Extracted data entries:
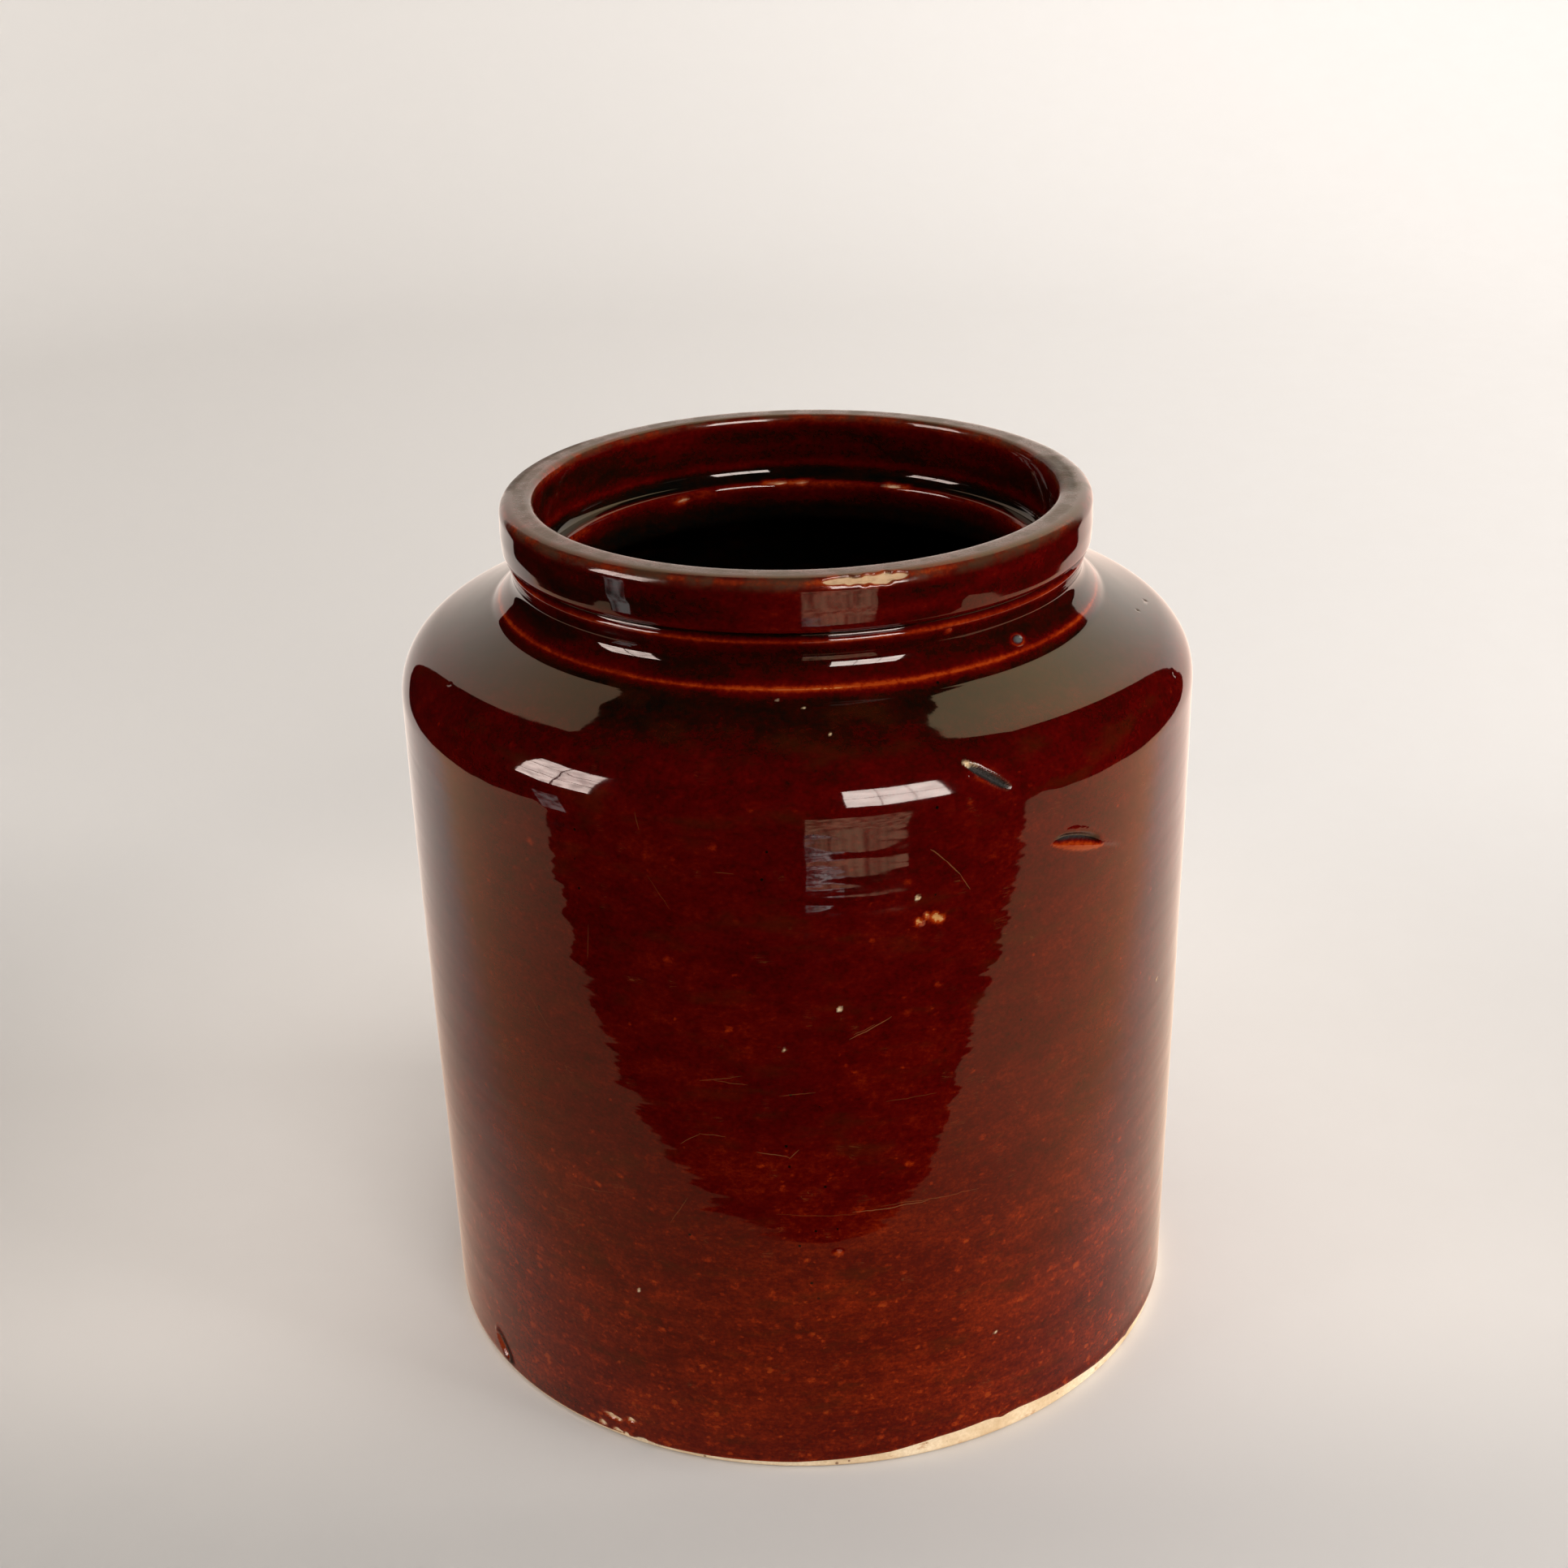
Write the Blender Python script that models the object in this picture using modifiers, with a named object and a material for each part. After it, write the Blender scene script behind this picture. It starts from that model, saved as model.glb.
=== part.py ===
"""Stoneware butter crock: a turned clay jar with a gallery for a lid, and the
brown glaze that is fused over it inside and out. Metres, +Z up, with the
origin at the middle of the flat underside."""

import math

import bpy

MM = 0.001

# Overall
HEIGHT = 200.0 * MM
SEGMENTS = 44

# Outer wall and shoulder
FOOT_RADIUS = 88.15 * MM
FOOT_CHAMFER = 1.0 * MM
BELLY_RADIUS = 89.15 * MM
BELLY_Z = 122.0 * MM
SHOULDER_SLOPE = math.radians(25.0)
SHOULDER_RADIUS = 14.0 * MM
COVE_RADIUS_AT = 68.3 * MM

# Neck and rim
RIDGE_RADIUS = 66.7 * MM
RIDGE_Z = 177.7 * MM
GROOVE_RADIUS = 62.7 * MM
GROOVE_Z = 181.9 * MM
BEAD_RADIUS = 64.1 * MM
BEAD_Z = 186.7 * MM
BAND_BOTTOM_Z = 188.6 * MM
BAND_RADIUS = 65.4 * MM
RIM_OUTER_FILLET = 2.8 * MM
RIM_INNER_FILLET = 1.5 * MM

# Mouth, gallery and lip
MOUTH_RADIUS = 57.6 * MM
GALLERY_Z = 185.3 * MM
LIP_RADIUS = 53.8 * MM
LIP_TOP_Z = 184.1 * MM

# Inside
WALL = 7.3 * MM
SHOULDER_WALL = 7.5 * MM
FLOOR_Z = 9.0 * MM
FLOOR_FILLET = 8.0 * MM
INNER_SHOULDER_FILLET = 8.0 * MM

# Glaze
GLAZE = 0.5 * MM
GLAZE_GAP = 0.1 * MM
GLAZE_LINE_Z = 1.8 * MM


def shoulder_z(radius):
    """Height of the shoulder's straight cone at a radius."""
    top = RIDGE_Z - 1.9 * MM
    return top - (radius - COVE_RADIUS_AT) * math.tan(SHOULDER_SLOPE)


def surface_corners(start_z):
    """The finished surface as corners (radius, z, fillet): up the outside
    from start_z, over the rim and down the inside to the axis."""
    taper = (BELLY_RADIUS - FOOT_RADIUS) / BELLY_Z
    drop = SHOULDER_WALL / math.cos(SHOULDER_SLOPE)
    inner_top = BELLY_RADIUS - WALL
    return [
        (FOOT_RADIUS + taper * start_z, start_z, 0.0),
        (BELLY_RADIUS, BELLY_Z, 0.0),
        (BELLY_RADIUS, shoulder_z(BELLY_RADIUS), SHOULDER_RADIUS),
        (COVE_RADIUS_AT, shoulder_z(COVE_RADIUS_AT), 1.2 * MM),
        (RIDGE_RADIUS, RIDGE_Z, 0.8 * MM),
        (GROOVE_RADIUS, GROOVE_Z, 4.0 * MM),
        (BEAD_RADIUS, BEAD_Z, 0.9 * MM),
        (BEAD_RADIUS - 0.9 * MM, BAND_BOTTOM_Z - 0.7 * MM, 0.0),
        (BAND_RADIUS - 0.3 * MM, BAND_BOTTOM_Z, 0.9 * MM),
        (BAND_RADIUS, BAND_BOTTOM_Z + 4.4 * MM, 0.0),
        (BAND_RADIUS - 0.2 * MM, HEIGHT, RIM_OUTER_FILLET),
        (MOUTH_RADIUS, HEIGHT, RIM_INNER_FILLET),
        (MOUTH_RADIUS - 0.5 * MM, GALLERY_Z, 2.6 * MM),
        (LIP_RADIUS, LIP_TOP_Z, 1.5 * MM),
        (LIP_RADIUS, shoulder_z(LIP_RADIUS) - drop, 3.0 * MM),
        (inner_top, shoulder_z(inner_top) - drop, INNER_SHOULDER_FILLET),
        (FOOT_RADIUS - WALL, FLOOR_Z, FLOOR_FILLET),
        (0.0, FLOOR_Z, 0.0),
    ]


def direction(a, b):
    length = math.hypot(b[0] - a[0], b[1] - a[1])
    return (b[0] - a[0]) / length, (b[1] - a[1]) / length


def inset_corners(corners, depth):
    """The corners moved by depth into the wall, which is on the left of the
    line. A fillet round a centre inside the wall gets smaller, and one round
    a centre in the open gets larger."""
    moved = []
    last = len(corners) - 1
    for i, (r, z, fillet) in enumerate(corners):
        before = direction(corners[max(i - 1, 0)], corners[max(i, 1)])
        after = direction(corners[min(i, last - 1)], corners[min(i + 1, last)])
        n1 = (-before[1], before[0])
        n2 = (-after[1], after[0])
        mitre = 1.0 + n1[0] * n2[0] + n1[1] * n2[1]
        turn = before[0] * after[1] - before[1] * after[0]
        if fillet:
            fillet = max(fillet - math.copysign(depth, turn), 0.0)
        moved.append(
            (
                r + depth * (n1[0] + n2[0]) / mitre,
                z + depth * (n1[1] + n2[1]) / mitre,
                fillet,
            )
        )
    return moved


def rounded(corners):
    """Points (r, z) along the corners, with an arc at each corner that has
    a fillet. Large arcs get a point for about every 17 degrees."""
    points = []
    for i, (r, z, fillet) in enumerate(corners):
        if not fillet:
            points.append((r, z))
            continue
        before = direction(corners[i - 1], (r, z))
        after = direction((r, z), corners[i + 1])
        turn = before[0] * after[1] - before[1] * after[0]
        angle = math.acos(
            max(-1.0, min(1.0, before[0] * after[0] + before[1] * after[1]))
        )
        reach = fillet * math.tan(angle / 2)
        side = math.copysign(1.0, turn)
        start = (r - before[0] * reach, z - before[1] * reach)
        centre = (
            start[0] - side * before[1] * fillet,
            start[1] + side * before[0] * fillet,
        )
        step = math.radians(17.0 if fillet > 5.0 * MM else 50.0)
        count = max(1, round(angle / step))
        for k in range(count + 1):
            a = side * angle * k / count
            x, y = start[0] - centre[0], start[1] - centre[1]
            points.append(
                (
                    centre[0] + x * math.cos(a) - y * math.sin(a),
                    centre[1] + x * math.sin(a) + y * math.cos(a),
                )
            )
    return points


def material(name, colour, roughness):
    made = bpy.data.materials.new(name)
    made.use_nodes = True
    shader = made.node_tree.nodes["Principled BSDF"]
    shader.inputs["Base Color"].default_value = (*colour, 1.0)
    shader.inputs["Roughness"].default_value = roughness
    shader.inputs["Metallic"].default_value = 0.0
    made.diffuse_color = (*colour, 1.0)
    return made


def turned(name, profile, look, collection):
    """A solid of revolution: the profile in the XZ plane runs from the axis
    at the top, down the outer side and back to the axis."""
    mesh = bpy.data.meshes.new(name)
    mesh.from_pydata(
        [(r, 0.0, z) for r, z in profile],
        [(i, i + 1) for i in range(len(profile) - 1)],
        [],
    )
    made = bpy.data.objects.new(name, mesh)
    collection.objects.link(made)
    screw = made.modifiers.new("turn", "SCREW")
    screw.axis = "Z"
    screw.angle = math.tau
    screw.steps = SEGMENTS
    screw.render_steps = SEGMENTS
    screw.use_merge_vertices = True
    screw.merge_threshold = 0.00001
    screw.use_smooth_shade = True
    mesh.materials.append(look)
    return made


def main():
    for obj in list(bpy.data.objects):
        bpy.data.objects.remove(obj, do_unlink=True)
    collection = bpy.data.collections.new("butter_crock")
    bpy.context.scene.collection.children.link(collection)

    # The clay: the finished surface less the glaze, closed by the flat foot.
    clay_surface = rounded(
        inset_corners(surface_corners(FOOT_CHAMFER), GLAZE + GLAZE_GAP)
    )
    foot = [(clay_surface[0][0] - FOOT_CHAMFER, 0.0), (0.0, 0.0)]
    clay = material("cream_stoneware", (0.66, 0.50, 0.31), 0.8)
    turned("stoneware_body", clay_surface[::-1] + foot, clay, collection)

    # The glaze: a coat of one thickness from the foot line to the middle of
    # the floor inside.
    corners = surface_corners(GLAZE_LINE_Z)
    outside = rounded(corners)
    inside = rounded(inset_corners(corners, GLAZE))
    glaze = material("brown_glaze", (0.10, 0.012, 0.004), 0.12)
    turned("glaze_coat", outside[::-1] + inside, glaze, collection)


main()
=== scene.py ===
import math

import bpy
import numpy as np
from mathutils import Matrix, Vector


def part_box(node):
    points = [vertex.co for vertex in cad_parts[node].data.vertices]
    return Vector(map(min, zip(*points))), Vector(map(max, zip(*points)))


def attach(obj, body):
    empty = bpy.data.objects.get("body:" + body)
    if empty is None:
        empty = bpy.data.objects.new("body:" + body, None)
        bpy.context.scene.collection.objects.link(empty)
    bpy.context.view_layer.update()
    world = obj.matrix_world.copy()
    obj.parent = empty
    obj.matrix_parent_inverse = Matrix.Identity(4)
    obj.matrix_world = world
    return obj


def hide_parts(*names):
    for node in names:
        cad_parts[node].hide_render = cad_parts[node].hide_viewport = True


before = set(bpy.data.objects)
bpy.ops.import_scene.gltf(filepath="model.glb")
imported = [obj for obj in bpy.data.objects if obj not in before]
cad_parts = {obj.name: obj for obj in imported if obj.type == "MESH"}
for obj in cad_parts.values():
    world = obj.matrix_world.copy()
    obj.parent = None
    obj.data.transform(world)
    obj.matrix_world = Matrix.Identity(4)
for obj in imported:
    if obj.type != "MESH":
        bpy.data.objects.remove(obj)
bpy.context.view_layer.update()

MM = 0.001
rng = np.random.default_rng(71)

# ---------------------------------------------------------------- the profile
# Corners of the finished surface in mm (radius, height, fillet), sized from
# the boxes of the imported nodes.
coat_lo, coat_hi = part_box("glaze_coat")
body_lo, body_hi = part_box("stoneware_body")
HEIGHT = coat_hi.z / MM
BELLY = coat_hi.x / MM
SKIN = 0.10          # kept clear inside the box for the surface relief
COAT = 0.45          # thickness of the glaze over the clay

sx = BELLY / 89.15
sz = HEIGHT / 200.0
SLOPE = math.tan(math.radians(25.0))


def shoulder_z(r):
    return 175.8 - (r - 68.3) * SLOPE


def surface_corners():
    drop = 7.5 / math.cos(math.radians(25.0))
    return [
        (88.15, 0.0, 0.0),
        (89.15, 122.0, 0.0),
        (89.15, shoulder_z(89.15), 14.0),
        (68.3, shoulder_z(68.3), 2.6),
        (66.6, 177.7, 0.75),
        (62.75, 181.9, 4.0),
        (64.15, 186.6, 0.8),
        (63.1, 187.95, 0.35),
        (65.15, 188.7, 0.8),
        (65.4, 193.0, 0.0),
        (65.2, 200.0, 2.9),
        (57.6, 200.0, 1.5),
        (57.1, 185.3, 2.6),
        (53.8, 184.1, 1.3),
        (53.8, shoulder_z(53.8) - drop, 3.0),
        (81.85, shoulder_z(81.85) - drop, 8.0),
        (80.85, 9.0, 8.0),
        (0.0, 9.0, 0.0),
    ]


def hidden_corners():
    """The buried side of the glaze, 1.3 mm inside the surface and simpler."""
    drop = 7.5 / math.cos(math.radians(25.0))
    return [
        (0.0, 7.7, 0.0),
        (82.15, 7.7, 9.0),
        (83.15, shoulder_z(83.15) - drop + 1.4, 8.0),
        (55.3, shoulder_z(55.3) - drop + 1.4, 2.0),
        (55.3, 183.0, 0.6),
        (58.6, 184.0, 2.0),
        (59.0, 198.5, 1.0),
        (63.9, 198.5, 1.5),
        (63.9, 190.6, 1.0),
        (61.7, 188.2, 0.5),
        (61.4, 182.0, 4.0),
        (65.2, 176.6, 1.0),
        (87.75, shoulder_z(87.75) - 1.5, 13.0),
        (87.75, 122.0, 0.0),
        (86.78, 1.0, 0.0),
    ]


def direction(a, b):
    length = math.hypot(b[0] - a[0], b[1] - a[1])
    return (b[0] - a[0]) / length, (b[1] - a[1]) / length


def rounded(corners, step_deg=4.0):
    points = []
    for i, (r, z, fillet) in enumerate(corners):
        if not fillet:
            points.append((r, z))
            continue
        before = direction(corners[i - 1], (r, z))
        after = direction((r, z), corners[i + 1])
        turn = before[0] * after[1] - before[1] * after[0]
        angle = math.acos(max(-1.0, min(1.0, before[0] * after[0] + before[1] * after[1])))
        reach = fillet * math.tan(angle / 2)
        side = math.copysign(1.0, turn)
        start = (r - before[0] * reach, z - before[1] * reach)
        centre = (start[0] - side * before[1] * fillet, start[1] + side * before[0] * fillet)
        count = max(2, round(angle / math.radians(step_deg)))
        for k in range(count + 1):
            a = side * angle * k / count
            x, y = start[0] - centre[0], start[1] - centre[1]
            points.append((centre[0] + x * math.cos(a) - y * math.sin(a),
                           centre[1] + x * math.sin(a) + y * math.cos(a)))
    return points


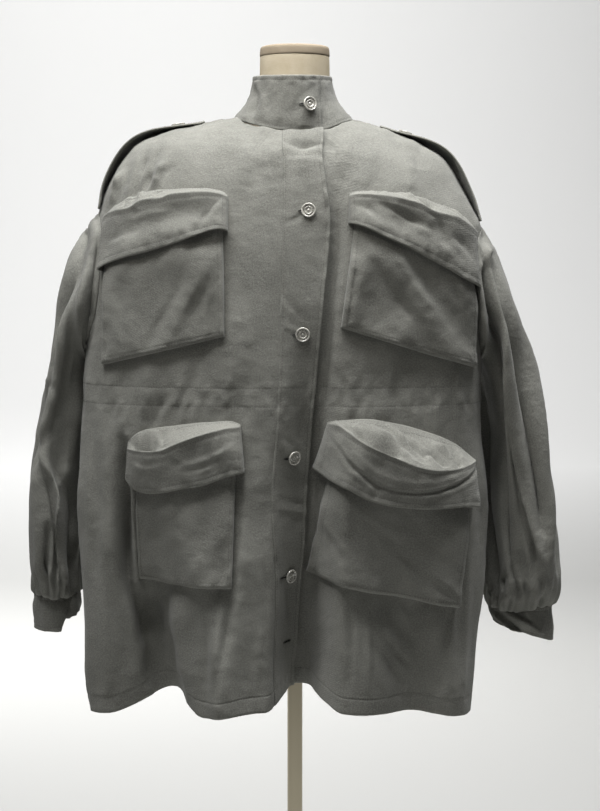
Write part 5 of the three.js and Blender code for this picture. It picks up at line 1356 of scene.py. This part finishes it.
def ringed(name, rings, sides=72):
    # a closed shape of rings of (z, half width, reach to the front, reach to the back)
    angle = 2 * math.pi * np.arange(sides) / sides
    z, wide, frontReach, backReach = np.array(rings, float).T[:, :, None]
    deep = np.where(np.sin(angle) < 0, frontReach, backReach)
    points = np.stack([formX + wide * np.cos(angle), np.sin(angle) * deep, z + 0 * angle], axis=-1)
    fanned(name, points, (formX, 0, z[0, 0]), (formX, 0, z[-1, 0]))


at = np.concatenate([np.linspace(0, 1, 9)[:-1], np.linspace(1, 10, 46)[:-1], np.linspace(10, 16, 50)])
formRings = np.column_stack([column(formTable[key], at) for key in ("z", "wide", "front", "back")])
rimRings = [(1458.4, 48.5, 50, 45), (1459.2, 48.4, 49.9, 44.9), (1459.5, 48, 49.5, 44.5)]
ringed("dressFormJersey", np.concatenate([formRings[:-1], rimRings]))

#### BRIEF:
From the entries above, give again exactly the lines running from the line with "# The glaze: a" to the line with "zip(*points))), Vector(map(max, zip(*points)))"; include both of those lines.

#### SOLUTION TO THE EXERCISE:
    # The glaze: a coat of one thickness from the foot line to the middle of
    # the floor inside.
    corners = surface_corners(GLAZE_LINE_Z)
    outside = rounded(corners)
    inside = rounded(inset_corners(corners, GLAZE))
    glaze = material("brown_glaze", (0.10, 0.012, 0.004), 0.12)
    turned("glaze_coat", outside[::-1] + inside, glaze, collection)


main()
=== scene.py ===
import math

import bpy
import numpy as np
from mathutils import Matrix, Vector


def part_box(node):
    points = [vertex.co for vertex in cad_parts[node].data.vertices]
    return Vector(map(min, zip(*points))), Vector(map(max, zip(*points)))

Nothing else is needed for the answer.